For 80 years—before Truman Capote’s 1959 book In Cold Blood usurped this claim to fame—Kansas’ most notorious murderers were a group of four immigrant adults (believed to beGerman or Norwegian) masquerading as a family while running a deadly bed and breakfast. In just a few years, at least a dozen travellers—and one unfortunate child, whom legend says was buried alive alongside their murdered parents—were robbed, killed and buried in shallow graves around the Bender’s property.
Their unassuming aliases were John (a.k.a. Pa), Kate (a.k.a. Ma), John Jr. and Kate Jr. The latter was about 24 years old during the murderous rampage and was said to be particularly fetching, which made her popular in the tabloid papers that Rose Lane read and wrote. “Rose was obsessed with the Bloody Benders,” says Fraser, “so she pushed hard to get them into the book.” Lane knew a saleable headline when she saw one, and tried to work the murderers’ scandalous names onto her mother’s shopped-around Pioneer Girl manuscript.
As always, Lane shamelessly embellished the truth, almost certainly inventing a scenario in which Pa had stopped at the inn and was almost invited in by the comely Kate.

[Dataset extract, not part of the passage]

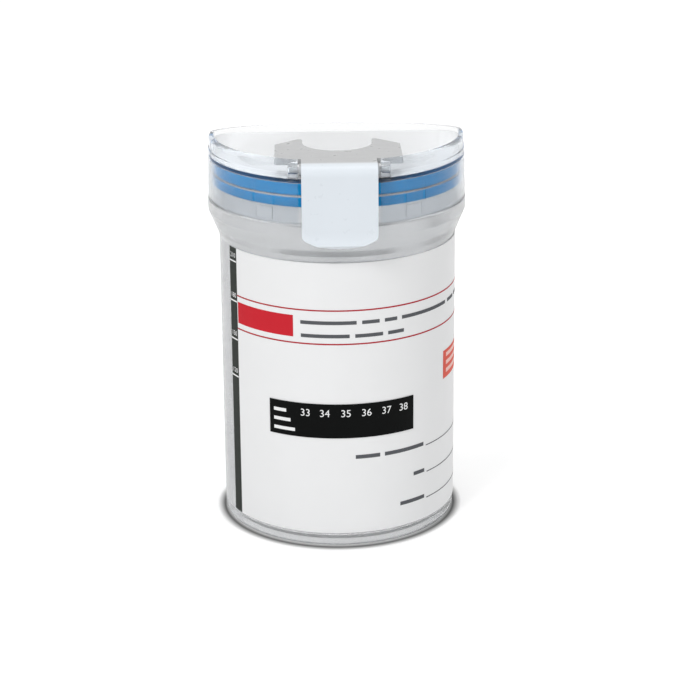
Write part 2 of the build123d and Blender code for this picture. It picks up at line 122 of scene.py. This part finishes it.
def colour_steps(tree, factor, steps, interpolation="LINEAR"):
    """A colour, or a plain value, for each (position, colour) along the factor."""
    node = tree.nodes.new("ShaderNodeValToRGB")
    node.color_ramp.interpolation = interpolation
    while len(node.color_ramp.elements) < len(steps):
        node.color_ramp.elements.new(0.5)
    for element, (position, colour) in zip(node.color_ramp.elements, steps):
        if not hasattr(colour, "__len__"):
            colour = (colour, colour, colour)
        element.position = position
        element.color = (*colour, 1.0)
    feed(tree, factor, node.inputs["Fac"])
    return node.outputs["Color"]


def coordinates(tree):
    return tree.nodes.new("ShaderNodeTexCoord").outputs["Object"]


def distance_along(tree, axis):
    """The place along one axis, in metres: X, Y or Z."""
    node = tree.nodes.new("ShaderNodeSeparateXYZ")
    feed(tree, coordinates(tree), node.inputs["Vector"])
    return node.outputs[axis]


def distance_from_axis(tree):
    length = tree.nodes.new("ShaderNodeVectorMath")
    length.operation = "LENGTH"
    feed(tree, multiply_vectors(tree, coordinates(tree), (1.0, 1.0, 0.0)), length.inputs[0])
    return length.outputs["Value"]


def noise(tree, scale, detail=3.0, stretch=(1.0, 1.0, 1.0)):
    """Noise in object space, with the scale given per metre."""
    mapping = tree.nodes.new("ShaderNodeMapping")
    mapping.inputs["Scale"].default_value = stretch
    feed(tree, coordinates(tree), mapping.inputs["Vector"])
    texture = tree.nodes.new("ShaderNodeTexNoise")
    texture.inputs["Scale"].default_value = scale
    texture.inputs["Detail"].default_value = detail
    feed(tree, mapping.outputs["Vector"], texture.inputs["Vector"])
    return texture.outputs["Fac"]


def white_rays(tree):
    """1 for a ray that comes from the camera, or through or off a glossy surface."""
    path = tree.nodes.new("ShaderNodeLightPath")
    seen = maths(tree, "MAXIMUM", path.outputs["Is Camera Ray"], path.outputs["Is Glossy Ray"])
    return maths(tree, "MAXIMUM", seen, path.outputs["Is Transmission Ray"])


# Materials

# Unevenness: noise scales per metre, the part of the noise that shows, and shares of the roughness
UNEVEN_SCALE = 90.0
UNEVEN_RANGE = (0.3, 0.7)
ROUGHNESS_RANGE = (0.9, 1.12)
RELIEF_DEPTH = 0.05

# How softly one look goes over into the other, and the tab's streaks
FROST_EDGE = 0.3
TAB_EDGE = 1.0
STREAK_SCALE = 700.0
STREAK_STRETCH = (0.25, 1.0, 1.0)
STREAK_RANGE = (0.35, 0.65)
STREAK_SHADE = 0.95


def surface(name, colour, roughness, spread=0.03, grain=900.0, bump=0.02,
            transmission=0.0, ior=1.49, specular=0.5):
    """A moulded or printed surface: slight unevenness in its colour, its gloss and its height."""
    material = bpy.data.materials.new(name)
    material.use_nodes = True
    tree = material.node_tree
    shader = tree.nodes["Principled BSDF"]
    coarse = noise(tree, UNEVEN_SCALE)
    fine = noise(tree, grain, detail=4.0)
    start, end = UNEVEN_RANGE
    darker = tuple(channel * (1.0 - spread) for channel in colour)
    glossy, matt = [min(1.0, roughness * share) for share in ROUGHNESS_RANGE]
    tint = colour_steps(tree, coarse, ((start, darker), (end, colour)))
    gloss = colour_steps(tree, fine, ((start, glossy), (end, matt)))
    feed(tree, tint, shader.inputs["Base Color"])
    feed(tree, gloss, shader.inputs["Roughness"])
    relief = tree.nodes.new("ShaderNodeBump")
    relief.inputs["Strength"].default_value = bump
    relief.inputs["Distance"].default_value = RELIEF_DEPTH * MM
    feed(tree, fine, relief.inputs["Height"])
    feed(tree, relief.outputs["Normal"], shader.inputs["Normal"])
    shader.inputs["IOR"].default_value = ior
    shader.inputs["Transmission Weight"].default_value = transmission
    shader.inputs["Specular IOR Level"].default_value = specular
    return material


def frost_inside(material, colour, radius, frosted_transmission, clear_transmission):
    """Faces nearer to the axis than the radius are frosted and pale, and those outside it are clear."""
    tree = material.node_tree
    shader = tree.nodes["Principled BSDF"]
    distance = distance_from_axis(tree)
    feed(tree, soft_step(tree, distance, radius, FROST_EDGE, frosted_transmission, clear_transmission),
         shader.inputs["Transmission Weight"])
    base = shader.inputs["Base Color"]
    outward = soft_step(tree, distance, radius, FROST_EDGE)
    feed(tree, mix_colours(tree, outward, (*colour, 1.0), base.links[0].from_socket), base)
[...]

Because the Benders had abandoned their inn and fled before police apprehended them, never to be seen again, rumours swirled about their whereabouts and fate. In one version of Little House in the Big Woods, Lane imagined her grandfather as “part of a vigilante posse that caught and executed them,” says Fraser. She’s as relieved as anyone that Wilder wisely wound up omitting any mention of the murderers nearby in the book’s final draft. “It was as if Louisa May Alcott had decided to drop Jack the Ripper into the domestic circle of Little Women just to see what might happen,” she writes.
Mention of the Benders—or any other misadventures that Wilder ultimately scrapped from her books—would inevitably have changed the Little House world as we know it. But would full and complete honesty have ultimately made for a better series of books? “I don’t know and we’ll never know,” says Fraser. “It would be a very different book, but not necessarily a richer one.”
While speaking to a crowd on her legacy at a 1937 book fair—on the last national stage she’d ever take to—Wilder reflected on the nature of truth and selective memory. Fraser writes that Wilder appeared pensive: “All I have told is true, but it is not the whole truth,” she admitted to her audience of fans. Immediately after that, she repeated her daughter’s made-up story about the Bloody Benders, and embellished it some more for good measure. Right there in the doorway, Laura Ingalls Wilder said, she’d seen Kate Bender with her own eyes.